Dalla ricerca “Nuovi europei”, infatti, si evince che il 94 per cento degli intervistati è preoccupato per la crisi climatica, il 90 per cento per l’aumento dei prezzi, l’89 per cento per la salute mentale. «Tutti temi che andrebbero affrontati per l’importanza che hanno, non racchiusi sotto il cappello di “quello che vogliono i giovani”», sottolinea ancora il co-fondatore di Scomodo. Anche perché sono argomenti che interessano proprio chi dovrà costruire il futuro dell’Unione Europea.

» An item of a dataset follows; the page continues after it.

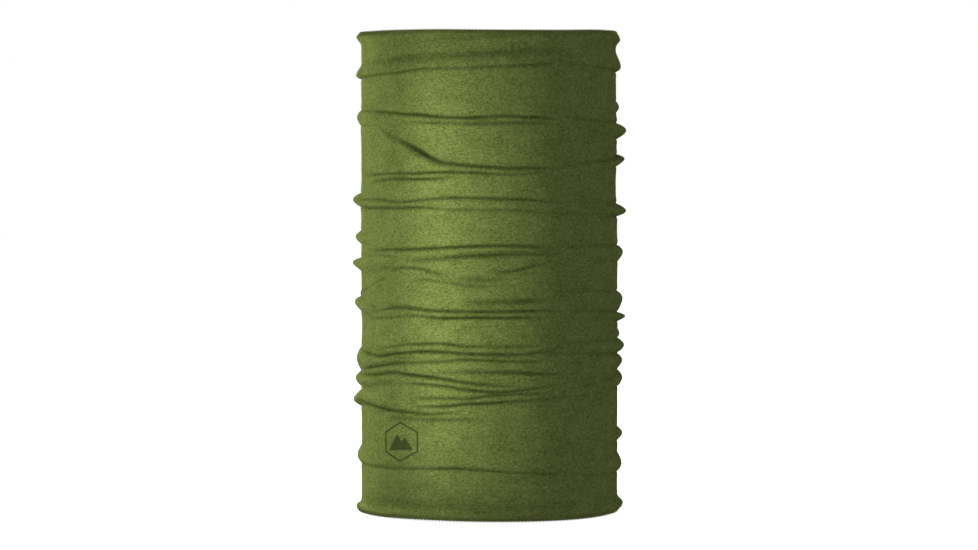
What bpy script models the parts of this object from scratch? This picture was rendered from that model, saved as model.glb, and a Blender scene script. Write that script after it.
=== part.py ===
"""Neck gaiter: a seamless knitted tube that stands as it does when worn, its spare length in soft folds.

The fabric is one circular-knit tube. Each cut edge is overlocked with three threads: an outer looper thread
that wraps the edge, an inner looper thread and a needle thread. A transfer-printed emblem lies on the outer
face, low on the front left, and a folded care label is caught in the top edge and hangs inside at the back.

Metres, +Z up. The origin is the centre of the bottom edge, and the front faces -Y.
"""

import math

import bmesh
import bpy

# Driving dimensions
TUBE_RADIUS = 0.088  # outer face of the fabric between folds, stretched over a head 0.55 m round
TUBE_HEIGHT = 0.328  # edge to edge, as it stands with its folds
FABRIC_THICKNESS = 0.0008
GAP = 0.0003  # between pieces that touch on the real object
SEGMENTS = 40  # flats round every turned piece, so that their faces run parallel

# Folds that run round the tube: (height, depth, half width)
FOLDS = (
    (0.0085, 0.0030, 0.0045),
    (0.0340, 0.0028, 0.0045),
    (0.0770, 0.0050, 0.0060),
    (0.0912, 0.0040, 0.0055),
    (0.1075, 0.0042, 0.0080),
    (0.1405, 0.0050, 0.0070),
    (0.1715, 0.0055, 0.0065),
    (0.1875, 0.0038, 0.0050),
    (0.2105, 0.0060, 0.0060),
    (0.2405, 0.0035, 0.0050),
    (0.2655, 0.0050, 0.0065),
    (0.3030, 0.0035, 0.0060),
    (0.3195, 0.0028, 0.0045),
)
CREST = 0.35  # a fold's flat crest, as a share of its half width

# Edge stitching
STITCH_BITE = 0.0028  # how far the looper threads reach in from the edge
LOOPER_THICKNESS = 0.0004
NEEDLE_THREAD_RADIUS = 0.00025
NEEDLE_THREAD_SIDES = 6

# Emblem: a hexagonal outline round twin peaks, stretched sideways with the fabric
EMBLEM_ANGLE = math.radians(-42.9)  # round the tube from the front, positive towards +X
EMBLEM_HEIGHT = 0.0526  # its centre above the bottom edge
EMBLEM_TALL = 0.0270
EMBLEM_STRETCH = 1.33  # width gained round the tube against height
EMBLEM_SLANT = 0.08  # its rise from left to right, per unit across before the stretch
EMBLEM_LINE = 0.0009
FILM_THICKNESS = 0.0004
PEAKS = (  # the twin peaks' outline, in shares of the emblem's half height
    (-0.62, -0.40),
    (-0.16, 0.38),
    (0.06, 0.02),
    (0.24, 0.24),
    (0.62, -0.40),
)

# Care label
LABEL_WIDTH = 0.024
LABEL_LENGTH = 0.034
LABEL_THICKNESS = 0.0008
LABEL_HINGE_DROP = 0.0034  # its sewn end below the top edge

FABRIC_COLOUR = (0.150, 0.210, 0.045, 1)
THREAD_COLOUR = (0.110, 0.150, 0.035, 1)
PRINT_COLOUR = (0.060, 0.085, 0.020, 1)
LABEL_COLOUR = (0.780, 0.780, 0.750, 1)

INNER_RADIUS = TUBE_RADIUS - FABRIC_THICKNESS
FABRIC_END = LOOPER_THICKNESS + GAP  # the cut edge sits this far inside the outer looper thread


def clear_scene():
    for obj in list(bpy.data.objects):
        bpy.data.objects.remove(obj, do_unlink=True)


def make_collection(name):
    collection = bpy.data.collections.new(name)
    bpy.context.scene.collection.children.link(collection)
    return collection


def make_material(name, colour, roughness):
    material = bpy.data.materials.new(name)
    material.use_nodes = True
    shader = material.node_tree.nodes["Principled BSDF"]
    shader.inputs["Base Color"].default_value = colour
    shader.inputs["Roughness"].default_value = roughness
    shader.inputs["Metallic"].default_value = 0.0
    return material


def add_object(name, data, collection, material=None):
    obj = bpy.data.objects.new(name, data)
    collection.objects.link(obj)
    if material:
        obj.data.materials.append(material)
    return obj


def adopt(name, collection, material):
    """Names the object that a primitive operator just made, and moves it into this collection."""
    obj = bpy.context.object
    obj.name = name
    obj.data.materials.append(material)
    for owner in list(obj.users_collection):
        owner.objects.unlink(obj)
    collection.objects.link(obj)
    return obj


def add_empty(name, location, collection, parent=None):
    empty = add_object(name, None, collection)
    empty.empty_display_size = 0.02
    empty.location = location
    empty.parent = parent
    return empty


def turned(name, profile, closed, collection, material):
    """A profile of (radius, height) points, running down its outer side, turned round the Z axis."""
    count = len(profile)
    edges = [(i, i + 1) for i in range(count - 1)]
    if closed:
        edges.append((count - 1, 0))
    mesh = bpy.data.meshes.new(name)
    mesh.from_pydata([(radius, 0.0, height) for radius, height in profile], edges, [])
    obj = add_object(name, mesh, collection, material)
    screw = obj.modifiers.new("Turn", "SCREW")
    screw.angle = 2 * math.pi
    screw.steps = SEGMENTS
    screw.render_steps = SEGMENTS
    screw.use_merge_vertices = True
    screw.merge_threshold = 0.00001
    screw.use_smooth_shade = False
    return obj


def band(inner, outer, low, high):
    """A rectangular ring's profile, closed."""
    return [(outer, high), (outer, low), (inner, low), (inner, high)]


def fold_bulge(height):
    """How far the fabric stands out at this height. Each fold rises in a straight slope to a flat crest."""
    bulge = 0.0
    for fold_height, depth, half_width in FOLDS:
        across = abs(height - fold_height) / half_width
        share = (1 - across) / (1 - CREST)
        bulge = max(bulge, depth * min(1.0, share))
    return bulge


def fabric_profile():
    """The fabric's outer face from the top edge down, with points only on the folds and at the edges."""
    low, high = FABRIC_END, TUBE_HEIGHT - FABRIC_END
    heights = {low, high, STITCH_BITE + 2 * GAP, TUBE_HEIGHT - STITCH_BITE - 2 * GAP}
    for fold_height, _, half_width in FOLDS:
        for step in (-1, -CREST, CREST, 1):
            heights.add(round(fold_height + step * half_width, 5))
    inside = sorted((h for h in heights if low <= h <= high), reverse=True)
    return [(TUBE_RADIUS + fold_bulge(h), h) for h in inside]


def build_tube(collection, material):
    tube = turned("knit_tube", fabric_profile(), False, collection, material)
    shell = tube.modifiers.new("Fabric thickness", "SOLIDIFY")
    shell.thickness = FABRIC_THICKNESS
    shell.offset = -1
    shell.use_even_offset = True
    return tube


def outer_looper_profile(inwards):
    """An L that lies on the outer face and wraps the edge. inwards is +1 at the bottom, -1 at the top."""
    edge = 0.0 if inwards > 0 else TUBE_HEIGHT
    face = TUBE_RADIUS + GAP
    outside = face + LOOPER_THICKNESS
    inside = INNER_RADIUS - GAP - LOOPER_THICKNESS
    reach = edge + inwards * STITCH_BITE
    under = edge + inwards * LOOPER_THICKNESS
    corners = [
        (outside, reach),
        (outside, edge),
        (inside, edge),
        (inside, under),
        (face, under),
        (face, reach),
    ]
    return corners if inwards > 0 else corners[::-1]


def build_edge(prefix, inwards, collection, material, parent=None):
    """The three threads of one overlocked edge."""
    edge = 0.0 if inwards > 0 else TUBE_HEIGHT
    outer = turned(
        f"{prefix}_outer_looper_thread", outer_looper_profile(inwards), True, collection, material
    )
    ends = sorted((edge + inwards * FABRIC_END, edge + inwards * STITCH_BITE))
    face = INNER_RADIUS - GAP
    inner = turned(
        f"{prefix}_inner_looper_thread",
        band(face - LOOPER_THICKNESS, face, *ends),
        True,
        collection,
        material,
    )
    bpy.ops.mesh.primitive_torus_add(
        major_segments=SEGMENTS,
        minor_segments=NEEDLE_THREAD_SIDES,
        major_radius=TUBE_RADIUS + GAP + NEEDLE_THREAD_RADIUS,
        minor_radius=NEEDLE_THREAD_RADIUS,
        location=(0, 0, edge + inwards * (STITCH_BITE + GAP + NEEDLE_THREAD_RADIUS)),
    )
    needle = adopt(f"{prefix}_needle_thread", collection, material)
    if parent:
        for thread in (outer, inner, needle):
            thread.parent = parent
            thread.matrix_parent_inverse = parent.matrix_basis.inverted()


def hexagon(half_height):
    """A regular hexagon, point up."""
    corners = [math.radians(90 + 60 * i) for i in range(6)]
    return [(half_height * math.cos(a), half_height * math.sin(a)) for a in corners]


def outline_cutter(name, outlines, collection):
    """Closed outlines, (across, up) from the emblem's centre, as a prism through the tube's wall."""
    curve = bpy.data.curves.new(name, "CURVE")
    curve.dimensions = "2D"
    curve.fill_mode = "BOTH"
    curve.extrude = 0.010
    for outline in outlines:
        spline = curve.splines.new("POLY")
        spline.points.add(len(outline) - 1)
        for point, (across, up) in zip(spline.points, outline):
            point.co = (across * EMBLEM_STRETCH, up + across * EMBLEM_SLANT, 0, 1)
        spline.use_cyclic_u = True
    flat = add_object(name + "_curve", curve, collection)
    centre = (
        TUBE_RADIUS * math.sin(EMBLEM_ANGLE),
        -TUBE_RADIUS * math.cos(EMBLEM_ANGLE),
        EMBLEM_HEIGHT,
    )
    flat.location = centre
    flat.rotation_euler = (math.pi / 2, 0, EMBLEM_ANGLE)
    bpy.context.view_layer.update()
    return mesh_from_curve(flat, name, collection)


def mesh_from_curve(curve_object, name, collection):
    """The curve's evaluated shape as one closed mesh in the same place. The curve is removed."""
    graph = bpy.context.evaluated_depsgraph_get()
    mesh = bpy.data.meshes.new_from_object(curve_object.evaluated_get(graph))
    weld_points(mesh)
    obj = add_object(name, mesh, collection)
    obj.matrix_world = curve_object.matrix_world.copy()
    bpy.data.objects.remove(curve_object, do_unlink=True)
    return obj


def weld_points(mesh):
    """Joins the caps to the sides, and points the faces outwards."""
    shape = bmesh.new()
    shape.from_mesh(mesh)
    bmesh.ops.remove_doubles(shape, verts=shape.verts, dist=0.00001)
    bmesh.ops.recalc_face_normals(shape, faces=shape.faces)
    shape.to_mesh(mesh)
    shape.free()


def build_print(name, outlines, collection, cutters, material):
    """A film on the fabric's outer face, cut from a thin turned shell by its outline."""
    inside = TUBE_RADIUS + GAP
    low, high = EMBLEM_HEIGHT - EMBLEM_TALL, EMBLEM_HEIGHT + EMBLEM_TALL
    film = turned(name, band(inside, inside + FILM_THICKNESS, low, high), True, collection, material)
    cutter = outline_cutter(name + "_outline", outlines, cutters)
    cutter.hide_render = True
    cutter.display_type = "WIRE"
    cut = film.modifiers.new("Outline", "BOOLEAN")
    cut.operation = "INTERSECT"
    cut.solver = "EXACT"
    cut.object = cutter
    return film


def build_emblem(collection, cutters, material):
    half = EMBLEM_TALL / 2
    border = [hexagon(half), hexagon(half - EMBLEM_LINE)]
    build_print("emblem_outline", border, collection, cutters, material)
    peaks = [(across * half, up * half) for across, up in PEAKS]
    build_print("emblem_peaks", [peaks], collection, cutters, material)


def build_label(collection, material, top_edge):
    """The folded label as it hangs, with its parent empty on the line where it is sewn."""
    hinge_y = INNER_RADIUS - 0.0024
    hinge_z = TUBE_HEIGHT - LABEL_HINGE_DROP
    hinge = add_empty("care_label_hinge", (0, hinge_y, hinge_z - TUBE_HEIGHT), collection, top_edge)
    bpy.ops.mesh.primitive_cube_add(size=1)
    label = adopt("care_label", collection, material)
    for corner in label.data.vertices:
        corner.co.x *= LABEL_WIDTH
        corner.co.y *= LABEL_THICKNESS
        corner.co.z = (corner.co.z - 0.5) * LABEL_LENGTH
    label.parent = hinge


def main():
    clear_scene()
    gaiter = make_collection("neck_gaiter")
    cutters = make_collection("cutters")
    fabric = make_material("knit_fabric", FABRIC_COLOUR, 0.9)
    thread = make_material("edge_thread", THREAD_COLOUR, 0.8)
    ink = make_material("transfer_print", PRINT_COLOUR, 0.6)
    satin = make_material("label_satin", LABEL_COLOUR, 0.5)
    build_tube(gaiter, fabric)
    build_edge("bottom_edge", 1, gaiter, thread)
    top_edge = add_empty("top_edge", (0, 0, TUBE_HEIGHT), gaiter)
    build_edge("top_edge", -1, gaiter, thread, top_edge)
    build_emblem(gaiter, cutters, ink)
    build_label(gaiter, satin, top_edge)


main()
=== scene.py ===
"""Looks for the neck gaiter: folded knit tube, overlocked edges, printed emblem and care label.

Angles go round the tube in degrees from the front (-Y), positive towards +X. Heights, depths and widths of
folds are in millimetres, and every object is in metres.
"""

import math
from collections import namedtuple

import bmesh
import bpy
import mathutils
import numpy as np
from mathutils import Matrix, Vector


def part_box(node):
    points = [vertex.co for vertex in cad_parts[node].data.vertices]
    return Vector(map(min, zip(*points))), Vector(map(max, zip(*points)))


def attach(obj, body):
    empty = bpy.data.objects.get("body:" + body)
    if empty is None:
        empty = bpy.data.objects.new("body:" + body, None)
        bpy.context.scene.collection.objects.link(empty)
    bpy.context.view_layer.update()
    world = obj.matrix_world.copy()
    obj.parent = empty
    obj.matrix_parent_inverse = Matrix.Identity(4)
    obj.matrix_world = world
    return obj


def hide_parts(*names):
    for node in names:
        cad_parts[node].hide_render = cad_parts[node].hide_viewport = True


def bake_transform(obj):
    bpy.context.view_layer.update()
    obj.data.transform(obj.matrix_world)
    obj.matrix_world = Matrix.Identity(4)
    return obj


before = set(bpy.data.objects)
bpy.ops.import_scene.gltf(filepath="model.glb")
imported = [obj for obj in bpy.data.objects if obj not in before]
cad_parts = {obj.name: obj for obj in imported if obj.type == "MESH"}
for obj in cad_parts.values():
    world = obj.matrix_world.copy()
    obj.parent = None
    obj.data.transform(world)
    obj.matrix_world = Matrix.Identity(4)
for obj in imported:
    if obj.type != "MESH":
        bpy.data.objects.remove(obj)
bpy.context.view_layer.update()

MM = 0.001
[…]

E che, essendo interconnessi tra loro  – non si può parlare di giustizia climatica senza garantire quella sociale: i prezzi aumentano anche a causa degli eventi climatici estremi che proprio come i conflitti e la crisi economica creano preoccupazioni e ansie che influiscono sulla salute mentale, soprattutto di chi è una condizione di debolezza – mostrano l’esistenza di una visione del mondo diversa da quelle vigente. C’è un’impellente necessità di cambiamento che, secondo i 9.943 under 35 che hanno risposto al questionario “Sulle paure e le speranze dei giovani alla vigilia del voto”, dovrebbe svolgersi dentro la cornice dell’Unione Europea. Se questa, però, sarà in grado di intercettarla.